# Keeping sponge cake



## Kiah (Mar 12, 2006)

It is my DHs birthday soon and I was going to bake him a cake (poor soul as I am really not a good cook  ) but his birthday isn't until Tuesday and the only chance I would have to make it is today - would it be possible to keep it nice and moist until Tuesday or am I really clutching at straws here?  Its just a bog standard sponge cake, the plan was if it would keep then I would bake the sponge today and then do the filling and topping Tuesday morning as the filling needs real cream.  Or would I be better just getting into town and buying him one on Monday  

Thanks
Mattyxxx


----------



## Shellebell (Dec 31, 2004)

Myself and my Mum make cakes and we freeze them.

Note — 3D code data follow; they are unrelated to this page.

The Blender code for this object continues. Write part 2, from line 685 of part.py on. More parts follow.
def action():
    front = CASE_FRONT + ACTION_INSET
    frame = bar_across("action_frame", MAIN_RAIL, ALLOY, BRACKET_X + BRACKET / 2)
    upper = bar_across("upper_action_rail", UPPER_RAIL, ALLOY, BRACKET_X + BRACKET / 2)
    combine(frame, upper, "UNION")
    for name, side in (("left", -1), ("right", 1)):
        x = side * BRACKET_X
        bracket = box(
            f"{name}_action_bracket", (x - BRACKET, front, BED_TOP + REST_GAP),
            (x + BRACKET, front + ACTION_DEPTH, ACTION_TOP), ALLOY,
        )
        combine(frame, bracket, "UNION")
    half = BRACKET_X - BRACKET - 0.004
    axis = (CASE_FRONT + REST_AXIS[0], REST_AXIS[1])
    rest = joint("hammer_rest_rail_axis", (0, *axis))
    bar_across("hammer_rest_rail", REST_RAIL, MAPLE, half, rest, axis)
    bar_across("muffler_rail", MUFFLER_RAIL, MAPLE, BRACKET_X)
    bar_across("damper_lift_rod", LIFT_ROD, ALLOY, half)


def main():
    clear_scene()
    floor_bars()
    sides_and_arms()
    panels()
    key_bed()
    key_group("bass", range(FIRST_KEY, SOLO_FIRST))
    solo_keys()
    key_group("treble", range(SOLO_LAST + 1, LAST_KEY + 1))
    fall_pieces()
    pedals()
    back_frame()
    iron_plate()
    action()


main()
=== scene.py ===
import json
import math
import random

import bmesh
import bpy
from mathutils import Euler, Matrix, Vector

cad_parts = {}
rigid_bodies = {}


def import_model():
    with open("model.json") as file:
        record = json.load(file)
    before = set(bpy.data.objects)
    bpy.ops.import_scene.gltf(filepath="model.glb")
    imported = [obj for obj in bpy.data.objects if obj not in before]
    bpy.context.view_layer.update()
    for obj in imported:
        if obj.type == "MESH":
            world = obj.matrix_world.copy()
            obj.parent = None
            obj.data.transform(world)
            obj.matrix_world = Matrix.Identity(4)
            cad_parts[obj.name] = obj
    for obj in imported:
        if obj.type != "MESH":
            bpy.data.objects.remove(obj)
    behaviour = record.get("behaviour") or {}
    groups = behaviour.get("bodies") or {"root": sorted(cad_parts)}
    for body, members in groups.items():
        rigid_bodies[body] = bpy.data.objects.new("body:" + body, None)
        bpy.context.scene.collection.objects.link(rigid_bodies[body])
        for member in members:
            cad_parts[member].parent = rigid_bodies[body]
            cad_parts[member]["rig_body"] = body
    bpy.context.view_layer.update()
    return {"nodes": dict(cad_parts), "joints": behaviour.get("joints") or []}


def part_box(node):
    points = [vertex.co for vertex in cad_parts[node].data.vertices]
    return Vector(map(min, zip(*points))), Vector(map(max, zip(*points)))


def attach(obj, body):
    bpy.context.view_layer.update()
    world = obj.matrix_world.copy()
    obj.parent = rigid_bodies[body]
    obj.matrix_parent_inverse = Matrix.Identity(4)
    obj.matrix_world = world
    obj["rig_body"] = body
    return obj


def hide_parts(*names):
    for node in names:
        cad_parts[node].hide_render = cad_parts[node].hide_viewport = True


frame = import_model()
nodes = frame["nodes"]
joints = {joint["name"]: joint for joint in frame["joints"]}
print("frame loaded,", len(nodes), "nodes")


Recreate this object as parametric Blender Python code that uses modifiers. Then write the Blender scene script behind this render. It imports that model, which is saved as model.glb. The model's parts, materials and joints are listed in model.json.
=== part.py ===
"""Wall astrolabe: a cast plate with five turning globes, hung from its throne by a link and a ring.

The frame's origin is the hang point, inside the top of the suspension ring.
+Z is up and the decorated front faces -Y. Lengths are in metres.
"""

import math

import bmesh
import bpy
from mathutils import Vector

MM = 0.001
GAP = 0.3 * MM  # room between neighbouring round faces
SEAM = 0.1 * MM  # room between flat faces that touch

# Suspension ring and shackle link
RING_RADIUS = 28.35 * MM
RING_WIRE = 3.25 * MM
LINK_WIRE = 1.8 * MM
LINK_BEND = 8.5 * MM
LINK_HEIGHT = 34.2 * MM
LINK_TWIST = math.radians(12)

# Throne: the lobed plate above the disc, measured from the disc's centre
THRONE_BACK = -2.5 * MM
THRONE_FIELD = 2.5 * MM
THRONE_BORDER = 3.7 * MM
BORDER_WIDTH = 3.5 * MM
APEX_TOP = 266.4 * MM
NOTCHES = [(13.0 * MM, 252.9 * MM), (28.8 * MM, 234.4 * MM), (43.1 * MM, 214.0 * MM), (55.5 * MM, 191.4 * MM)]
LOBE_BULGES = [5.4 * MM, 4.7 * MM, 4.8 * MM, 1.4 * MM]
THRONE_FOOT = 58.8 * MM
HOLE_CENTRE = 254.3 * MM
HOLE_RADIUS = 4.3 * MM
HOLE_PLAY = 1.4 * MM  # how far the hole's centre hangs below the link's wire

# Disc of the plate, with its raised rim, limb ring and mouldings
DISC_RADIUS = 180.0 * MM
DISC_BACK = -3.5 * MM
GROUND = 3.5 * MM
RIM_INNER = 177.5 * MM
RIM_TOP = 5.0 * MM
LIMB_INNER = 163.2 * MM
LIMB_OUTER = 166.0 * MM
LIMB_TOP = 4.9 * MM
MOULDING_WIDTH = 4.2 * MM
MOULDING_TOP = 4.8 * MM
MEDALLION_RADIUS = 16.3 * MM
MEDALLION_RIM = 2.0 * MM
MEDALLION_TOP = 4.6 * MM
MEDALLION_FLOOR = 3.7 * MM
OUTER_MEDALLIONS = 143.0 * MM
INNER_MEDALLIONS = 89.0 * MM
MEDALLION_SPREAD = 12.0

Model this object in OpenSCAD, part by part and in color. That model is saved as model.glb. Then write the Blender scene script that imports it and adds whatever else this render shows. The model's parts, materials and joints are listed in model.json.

It is soooooo much easier to ice/decorate the cakes when they are still frozen, less likely to fall apart when handling  
After the cake has cooled I wrap it in clingfilm and put in freezer. Just take it out of the freezer the morning you are going to decorate it, and while you are making the decoration etc the outside will have defrosted slightly, decorate and leave to fully defrost

Xxx


----------



## Kiah (Mar 12, 2006)

Thanks ever so much - never even thought of freezing them    Now have a freezer full of cake, yum yum!

xxx


----------